By the time Israel’s video came out, Ayalon recalled, the international press had moved on and was no longer interested. Any hope of turning the tide on the narrative was lost. All that was left for Israel was to focus on damage control.
The failure to release the flotilla video earlier in the day was not the first time Israel’s public diplomacy apparatuses made the wrong decisions.
This is exactly what happened the morning of July 30, 2006, two weeks into the Second Lebanon War with Hezbollah, when an explosion rocked the southern Lebanese town of Kafr Kana.
Initial reports spoke of dozens of casualties – half of them children – and almost every international news network connected to the live feed Al Jazeera was broadcasting from the rubble. Apparently, Israel had dropped a bomb the night before, but it had malfunctioned and failed to explode. While the IDF claimed that the building’s vicinity was being used as a launch pad for Katyusha rocket fire into Israel, it failed to present proof until over 12 hours later, when it released the video just in time for the local 8 p.m. news.
That day was a turning point in the war. Then-US secretary of state Condoleezza Rice happened to be in Israel and used the bombing to get Israel to suspend all aerial activity over Lebanon for the next 48 hours, a steep price in the middle of a war. In the days after, international support for Israel’s campaign against Hezbollah had almost completely eroded.
It’s possible that had Israel moved faster, support for its war against Hezbollah would have held together, just as it is possible that, had Israel released the Mavi Marmara video earlier it could have avoided a six-year crisis with Turkey.
“It’s difficult to know one way or the other,” Ayalon told me. “Getting the video out earlier would have given us the opportunity to explain what happened. It wouldn’t have changed the Turks’ attitude toward Gaza, but it could have minimized the scope of the crisis.”
The problem is exactly that – we will never know. What we do know is that events like these should not be allowed to repeat themselves.
Israel, for the most part, has learned the lesson. The fact that Operation Protective Edge in 2014 ended without an international commission of inquiry as after previous operations, is in part due to the hard work done to ensure that Israel’s narrative gets out in real time and without delay.
Today, though, as potential conflicts with non-state actors like Hamas and Hezbollah loom on the horizon, Israel needs to keep in mind that these wars do not end on the battlefield.
They continue in the media, the courtroom and around the United Nations Security Council table. Public opinion today means far more than it did a decade ago and lack thereof can end a war way before military objectives are met.
*** I didn’t know Hallel Yaffa Ariel, the 13-year-old girl murdered Thursday in her Kiryat Arba bedroom. What I do know is that she was quite the dancer.
On Wednesday night, Hallel participated in a dance in Jerusalem, an end-of-the-year recital for the dance class she had taken throughout the school year.
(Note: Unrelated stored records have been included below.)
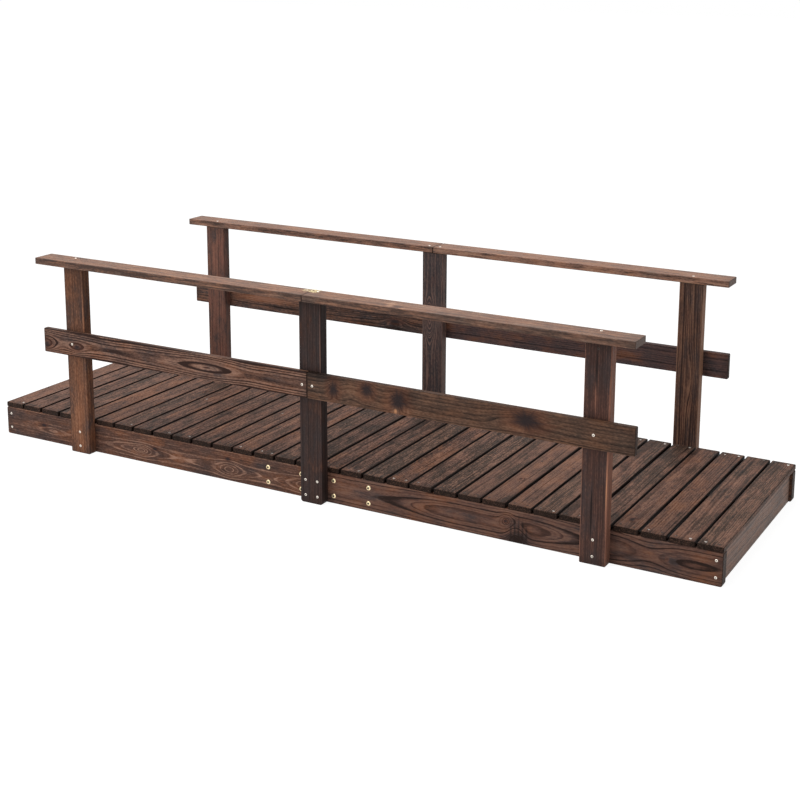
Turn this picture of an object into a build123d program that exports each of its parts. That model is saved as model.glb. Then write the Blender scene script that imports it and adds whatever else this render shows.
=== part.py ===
"""A low wooden garden footbridge with a slatted deck and a rail down each side.

It comes apart at mid-length into two halves. X runs along the bridge, Y across it and Z up; the
origin is on the ground under the middle. The front is the side towards -Y.
"""

from build123d import *
import os
from math import sin

# Overall sizes, mm
bridge_length = 2300
deck_width = 660  # over the outer faces of the side beams
joint_gap = 1  # left open where the two halves of the bridge meet

# Side beams, on edge on the ground, with the boards that tie them
beam_height = 87
beam_thickness = 28
beam_nose = 6  # rounding of a beam's outer end, seen from the side
end_board_thickness = 18
end_board_recess = 8  # behind the beam ends
stringer_thickness = 28
splice_length = 400
splice_thickness = 20
splice_margin = 4  # a splice board is this much shallower than its beam, above and below
stringer_splice_length = 300

# Deck slats, laid across the beams
slat_count = 32
slat_gap = 5.5
slat_thickness = 15
slat_wander = 0.8  # how far a slat was nailed from its even place, at most

# Posts, on the outer faces of the beams
post_width = 70
post_thickness = 30
post_height = 578
end_post_inset = 323  # from an end of the bridge to the middle of an end post
middle_post_foot = 8  # rounding of the middle posts' lower corners

# Rails
rail_overhang = 73  # past the outer edges of the end posts
mid_rail_underside = 306
mid_rail_height = 73
mid_rail_thickness = 17
top_rail_width = 70
top_rail_thickness = 19

# Easing of sawn edges
corner = 3  # corners of a board's face
arris = 2  # edges along a board
slat_arris = 3

# Worked out from the sizes above
half_length = bridge_length / 2
beam_face = deck_width / 2
half_joint = joint_gap / 2
post_spacing = half_length - end_post_inset  # from the middle post to an end post
slat_pitch = (bridge_length + slat_gap) / slat_count
slat_width = slat_pitch - slat_gap
rail_end = post_spacing + post_width / 2 + rail_overhang
end_board_outer = half_length - end_board_recess
end_board_inner = end_board_outer - end_board_thickness


def eased_board(outline, thickness, rim=arris):
    """A board from its face outline, centred on the outline's plane, with both rims eased."""
    board = extrude(outline, amount=thickness / 2, both=True)
    broad_faces = board.faces().filter_by(Plane(outline.face()))
    return fillet(broad_faces.edges(), radius=rim)


def upright_outline(left, right, low, high, y):
    """The face of a board that stands on edge along the bridge."""
    place = Pos((left + right) / 2, y, (low + high) / 2) * Rot(90, 0, 0)
    return place * Rectangle(right - left, high - low)


def upright_board(left, right, low, high, y, thickness):
    """A board on edge along the bridge, in the plane at y, with its corners eased."""
    outline = upright_outline(left, right, low, high, y)
    return eased_board(fillet(outline.vertices(), radius=corner), thickness)


def flat_board(left, right, front, back, middle, thickness, rim=arris):
    """A board lying flat at the height middle, with its corners eased."""
    place = Pos((left + right) / 2, (front + back) / 2, middle)
    outline = place * Rectangle(right - left, back - front)
    return eased_board(fillet(outline.vertices(), radius=corner), thickness, rim)


def half_span(hand, outer):
    """The left and right ends of a piece of one half of the bridge; hand is -1 left, 1 right."""
    return (-outer, -half_joint) if hand < 0 else (half_joint, outer)


def side_beam(side, hand):
    """Half a side beam, with the corners of its outer end rounded."""
    y = side * (beam_face - beam_thickness / 2)
    left, right = half_span(hand, half_length)
    outline = upright_outline(left, right, 0, beam_height, y)
    outer_end = outline.vertices().sort_by(Axis.X)[::hand][2:]
    outline = fillet(outer_end, radius=beam_nose)
    return eased_board(outline, beam_thickness)


def splice_board(y, length):
    """A board across the joint of two half beams."""
    low, high = splice_margin, beam_height - splice_margin
    return upright_board(-length / 2, length / 2, low, high, y, splice_thickness)


def end_board(hand):
    """The board across an end of the bridge, between the side beams."""
    x = hand * (end_board_outer + end_board_inner) / 2
    place = Pos(x, 0, beam_height / 2) * Rot(0, 90, 0)
    outline = place * Rectangle(beam_height, deck_width - 2 * beam_thickness)
    return eased_board(fillet(outline.vertices(), radius=corner), end_board_thickness)


def stringer(hand):
    """Half the board on edge under the middle of the deck."""
    left, right = half_span(hand, end_board_inner)
    return upright_board(left, right, 0, beam_height, 0, stringer_thickness)


def slat(number):
    """A deck slat, counted from the left. The first and last sit flush with the beam ends."""
    at_end = number in (1, slat_count)
    wander = 0 if at_end else slat_wander * sin(2.3 * number)
    left = -half_length + (number - 1) * slat_pitch + wander
    middle = beam_height + slat_thickness / 2
    return flat_board(
        left, left + slat_width, -beam_face, beam_face, middle, slat_thickness, slat_arris
    )


def post(side, place):
    """A post on the outer face of a side beam; place is -1 left, 0 middle, 1 right."""
    x = place * post_spacing
    y = side * (beam_face + post_thickness / 2)
    outline = upright_outline(x - post_width / 2, x + post_width / 2, 0, post_height, y)
    foot = outline.vertices().sort_by(Axis.Z)[:2]
    outline = fillet(foot, radius=corner if place else middle_post_foot)
    return eased_board(outline, post_thickness)


def mid_rail(side, hand):
    """Half a mid rail, on the outer faces of the posts."""
    left, right = half_span(hand, rail_end)
    y = side * (beam_face + post_thickness + mid_rail_thickness / 2)
    high = mid_rail_underside + mid_rail_height
    return upright_board(left, right, mid_rail_underside, high, y, mid_rail_thickness)


def top_rail(side, hand):
    """Half a top rail, flat on the post heads, its inner edge in line with their inner faces."""
    left, right = half_span(hand, rail_end)
    front, back = sorted((side * beam_face, side * (beam_face + top_rail_width)))
    middle = post_height + top_rail_thickness / 2
    return flat_board(left, right, front, back, middle, top_rail_thickness)


sides = {"front": -1, "back": 1}
hands = {"left": -1, "right": 1}
places = {"left": -1, "centre": 0, "right": 1}
splice_plane = beam_face - beam_thickness - splice_thickness / 2
stringer_splice_plane = (stringer_thickness + splice_thickness) / 2

pieces = {}
for side_name, side in sides.items():
    for hand_name, hand in hands.items():
        pieces[f"beam_{side_name}_{hand_name}"] = side_beam(side, hand)
        pieces[f"mid_rail_{side_name}_{hand_name}"] = mid_rail(side, hand)
        pieces[f"top_rail_{side_name}_{hand_name}"] = top_rail(side, hand)
    for place_name, place in places.items():
        pieces[f"post_{side_name}_{place_name}"] = post(side, place)
    pieces[f"splice_board_{side_name}"] = splice_board(side * splice_plane, splice_length)
for hand_name, hand in hands.items():
    pieces[f"end_board_{hand_name}"] = end_board(hand)
    pieces[f"stringer_{hand_name}"] = stringer(hand)
pieces["stringer_splice"] = splice_board(stringer_splice_plane, stringer_splice_length)
for number in range(1, slat_count + 1):
    pieces[f"deck_slat_{number:02d}"] = slat(number)

os.makedirs("parts", exist_ok=True)
for name, piece in pieces.items():
    export_step(piece, f"parts/{name}.step")
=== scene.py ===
"""A low wooden garden footbridge with a slatted deck and a rail down each side.

Stained fir boards, joined with small steel screws, and brass bolts where the two halves meet.
Metres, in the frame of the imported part: X along the bridge, Z up, the front side towards -Y.
"""

import math
import random

import bpy
from mathutils import Euler, Matrix, Vector


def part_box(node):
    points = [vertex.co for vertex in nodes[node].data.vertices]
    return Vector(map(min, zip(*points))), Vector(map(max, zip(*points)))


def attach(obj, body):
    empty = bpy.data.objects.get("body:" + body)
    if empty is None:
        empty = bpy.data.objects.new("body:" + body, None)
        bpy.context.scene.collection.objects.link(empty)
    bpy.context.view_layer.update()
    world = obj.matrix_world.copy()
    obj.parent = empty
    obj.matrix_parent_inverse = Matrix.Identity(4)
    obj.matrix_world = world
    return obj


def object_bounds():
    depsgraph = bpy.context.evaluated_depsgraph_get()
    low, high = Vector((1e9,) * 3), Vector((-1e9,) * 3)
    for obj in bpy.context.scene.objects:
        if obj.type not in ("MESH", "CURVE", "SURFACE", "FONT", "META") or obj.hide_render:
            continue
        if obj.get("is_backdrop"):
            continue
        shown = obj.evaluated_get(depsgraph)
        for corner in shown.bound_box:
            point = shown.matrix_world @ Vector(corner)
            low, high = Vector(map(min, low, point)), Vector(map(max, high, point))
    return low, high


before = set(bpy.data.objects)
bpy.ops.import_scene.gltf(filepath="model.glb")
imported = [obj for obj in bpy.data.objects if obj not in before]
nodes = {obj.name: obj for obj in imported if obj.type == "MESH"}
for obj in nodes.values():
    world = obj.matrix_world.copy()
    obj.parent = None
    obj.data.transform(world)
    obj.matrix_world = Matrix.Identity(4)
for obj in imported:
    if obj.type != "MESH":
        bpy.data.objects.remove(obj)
cad_low, cad_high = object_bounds()


# Side beams: half beams of fir on edge, butted at mid-length, with a splice board behind each
# joint. Sawn, scorched and brushed so that the hard summer rings stand proud, then stained a
# dark brown that leaves the rings showing. Every board of the bridge is of this wood.

mm = 0.001
quarter = math.pi / 2  # a quarter turn
along_bridge = Euler((-quarter, 0, 0))
mix_a, mix_b, mixed = 6, 7, 2  # a colour Mix node's sockets


def srgb(code):
    """A colour written as sRGB hex, in linear light."""
    parts = [int(code[place : place + 2], 16) / 255 for place in (1, 3, 5)]
    linear = [p / 12.92 if p <= 0.04045 else ((p + 0.055) / 1.055) ** 2.4 for p in parts]
    return (*linear, 1)


def add(tree, kind, inputs=None, out=0, **settings):
    """Adds a node with its settings, sets or links its inputs, and gives one of its outputs."""
    made = tree.nodes.new(kind)
    for name, value in settings.items():
        setattr(made, name, value)
    for key, value in (inputs or {}).items():
        if isinstance(value, bpy.types.NodeSocket):
            tree.links.new(value, made.inputs[key])
        else:
            made.inputs[key].default_value = value
    return made.outputs[out] if made.outputs else made


def cleared(owner):
    """The emptied node tree of a new material or world."""
    owner.use_nodes = True
    owner.node_tree.nodes.clear()
    return owner.node_tree


def group(name, kind, inputs, outputs):
    """An empty node group, and its inputs by name."""
    tree = bpy.data.node_groups.new(name, kind)
    for label, socket in inputs.items():
        tree.interface.new_socket(label, in_out="INPUT", socket_type="NodeSocket" + socket)
    for label, socket in outputs.items():
        tree.interface.new_socket(label, in_out="OUTPUT", socket_type="NodeSocket" + socket)
    entry = tree.nodes.new("NodeGroupInput")
    return tree, {label: entry.outputs[label] for label in inputs}


# A branch the tree grew round: the rings bend about it, and its own wood is dark and hard, with
# a ragged rim. With no core it is only rings that bend, or a paler or darker mark. Bold is how
# far the rings bend, which is where they show most.
ray_count = 3.2  # rays round a knot, to the radian
ray_depth = 1.3
core_edge = (2.0, 0.9)  # where the dark core fades in, in its own radii
flare_edge = (3.0, 1.7)  # and the reddish rim round it
knot, at = group(
    "knot",
    "ShaderNodeTree",
    {"Place": "Vector", "Centre": "Vector", "Reach": "Vector", "Lift": "Float",
     "Core": "Float", "Pale": "Float", "Rings": "Float", "Dark": "Float", "Flare": "Float",
     "Glow": "Float", "Bold": "Float"},
    {"Rings": "Float", "Dark": "Float", "Flare": "Float", "Glow": "Float", "Bold": "Float"},
)
away = add(knot, "ShaderNodeVectorMath", {0: at["Place"], 1: at["Centre"]},
           operation="SUBTRACT")
away = add(knot, "ShaderNodeVectorMath", {0: away, 1: at["Reach"]}, operation="DIVIDE")
far = add(knot, "ShaderNodeVectorMath", {0: away}, "Value", operation="LENGTH")
spread = add(knot, "ShaderNodeMath", {0: far, 1: far}, operation="MULTIPLY")
spread = add(knot, "ShaderNodeMath", {0: spread, 1: -1.0}, operation="MULTIPLY")
spread = add(knot, "ShaderNodeMath", {0: spread}, operation="EXPONENT")
rings = add(knot, "ShaderNodeMath", {0: spread, 1: at["Lift"], 2: at["Rings"]},
            operation="MULTIPLY_ADD")
glow = add(knot, "ShaderNodeMath", {0: spread, 1: at["Pale"], 2: at["Glow"]},
           operation="MULTIPLY_ADD")
bold = add(knot, "ShaderNodeMath", {0: at["Lift"]}, operation="ABSOLUTE")
bold = add(knot, "ShaderNodeMath", {0: spread, 1: bold}, operation="MULTIPLY")
bold = add(knot, "ShaderNodeMath", {0: bold, 1: at["Bold"]}, operation="MAXIMUM")
side = add(knot, "ShaderNodeSeparateXYZ", {0: away}).node.outputs
bearing = add(knot, "ShaderNodeMath", {0: side[1], 1: side[0]}, operation="ARCTAN2")
rays = add(knot, "ShaderNodeTexNoise", {"W": bearing, "Scale": ray_count, "Detail": 2.0},
           noise_dimensions="1D")
core = add(knot, "ShaderNodeMath", {0: far, 1: at["Core"]}, operation="DIVIDE")
ragged = add(knot, "ShaderNodeMath", {0: rays, 1: ray_depth, 2: core},
             operation="MULTIPLY_ADD")
dark = add(knot, "ShaderNodeMapRange", {
    "Value": ragged, "From Min": core_edge[0], "From Max": core_edge[1]},
    interpolation_type="SMOOTHSTEP")
dark = add(knot, "ShaderNodeMath", {0: dark, 1: at["Dark"]}, operation="MAXIMUM")
flare = add(knot, "ShaderNodeMapRange", {
    "Value": ragged, "From Min": flare_edge[0], "From Max": flare_edge[1]},
    interpolation_type="SMOOTHSTEP")
flare = add(knot, "ShaderNodeMath", {0: flare, 1: at["Flare"]}, operation="MAXIMUM")
add(knot, "NodeGroupOutput", {
    "Rings": rings, "Dark": dark, "Flare": flare, "Glow": glow, "Bold": bold})

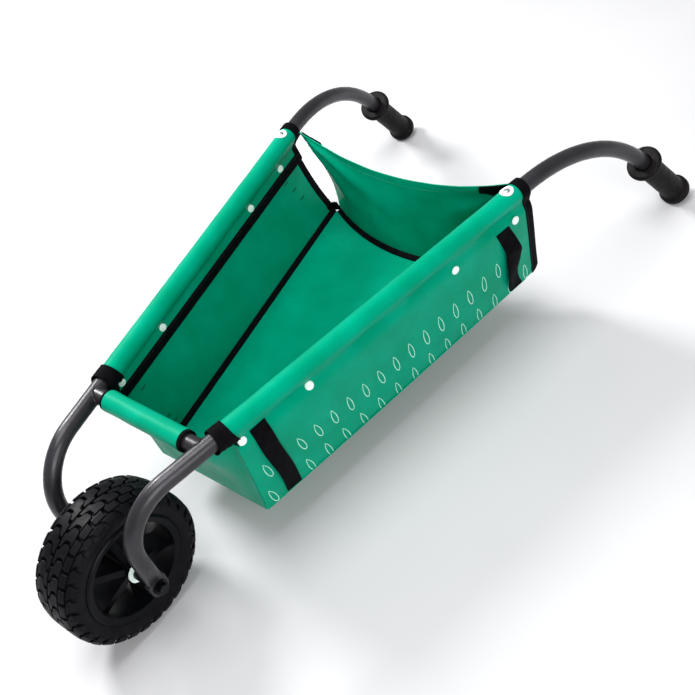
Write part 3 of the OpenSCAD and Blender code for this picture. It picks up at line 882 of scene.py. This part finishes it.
def repeatTree():
    # Sets copies of one small shape at marked places, each turned to its place, then made into plain mesh
    tree = bpy.data.node_groups.new("repeatOnPlaces", "GeometryNodeTree")
    face = tree.interface
    face.new_socket("Geometry", in_out="INPUT", socket_type="NodeSocketGeometry")
    inputs = {"Shape": "Object", "Finish": "Material", "Size Spread": "Float", "Turn Spread": "Float",
        "Seed": "Int"}
    for label, kind in inputs.items():
        face.new_socket(label, in_out="INPUT", socket_type="NodeSocket" + kind)
    face.new_socket("Geometry", in_out="OUTPUT", socket_type="NodeSocketGeometry")
    out = addNode(tree, "NodeGroupInput").outputs
    outAxis, runAxis = (addNode(tree, "GeometryNodeInputNamedAttribute", {"Name": attribute},
        data_type="FLOAT_VECTOR").outputs["Attribute"] for attribute in ("outAxis", "runAxis"))
    facing = addNode(tree, "FunctionNodeAxesToRotation", {"Primary Axis": outAxis, "Secondary Axis": runAxis},
        primary_axis="Z", secondary_axis="X")
    lowTurn = addNode(tree, "ShaderNodeMath", {0: out["Turn Spread"], 1: -1.0}, operation="MULTIPLY")
    turn = addNode(tree, "FunctionNodeRandomValue", {
        "Min": lowTurn.outputs[0], "Max": out["Turn Spread"], "Seed": out["Seed"]}, data_type="FLOAT")
    spin = addNode(tree, "FunctionNodeAxisAngleToRotation", {
        "Axis": (0, 0, 1), "Angle": turn.outputs["Value"]})
    whole = addNode(tree, "FunctionNodeRotateRotation", {
        "Rotation": facing.outputs["Rotation"], "Rotate By": spin.outputs["Rotation"]},
        rotation_space="LOCAL")
    smallest = addNode(tree, "ShaderNodeMath", {0: 1.0, 1: out["Size Spread"]}, operation="SUBTRACT")
    size = addNode(tree, "FunctionNodeRandomValue", {
        "Min": smallest.outputs[0], "Max": 1.0, "Seed": out["Seed"]}, data_type="FLOAT")
    shape = addNode(tree, "GeometryNodeObjectInfo", {"Object": out["Shape"]})
    points = addNode(tree, "GeometryNodeMeshToPoints", {"Mesh": out["Geometry"]})
    copies = addNode(tree, "GeometryNodeInstanceOnPoints", {
        "Points": points.outputs["Points"], "Instance": shape.outputs["Geometry"],
        "Rotation": whole.outputs["Rotation"], "Scale": size.outputs["Value"]})
    real = addNode(tree, "GeometryNodeRealizeInstances", {"Geometry": copies.outputs["Instances"]})
    finished = addNode(tree, "GeometryNodeSetMaterial", {
        "Geometry": real.outputs["Geometry"], "Material": out["Finish"]})
    addNode(tree, "NodeGroupOutput", {"Geometry": finished.outputs["Geometry"]})
    return tree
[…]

I know this because my soon-to be 13-year-old daughter Atara was also on stage that night. She didn’t know Hallel personally and danced in a different group, but they shared the stage and the moment, as two young, vibrant and beautiful teenage girls dancing in front of hundreds of people on a lovely night in Jerusalem with their whole lives ahead of them.
The difference was that Hallel went back home after the show to be stabbed to death the next morning in her bedroom. My daughter also went home after the show, and woke up in the morning to go back to the summer camp she started this week.
Hallel was murdered on Thursday, but it could have been any of the dozens of girls who danced that night together in Jerusalem. This is the reality of daily life in Israel – after 68 years of statehood, people still today move from dance recitals to murder scenes as generations of Jews and Israelis have before them.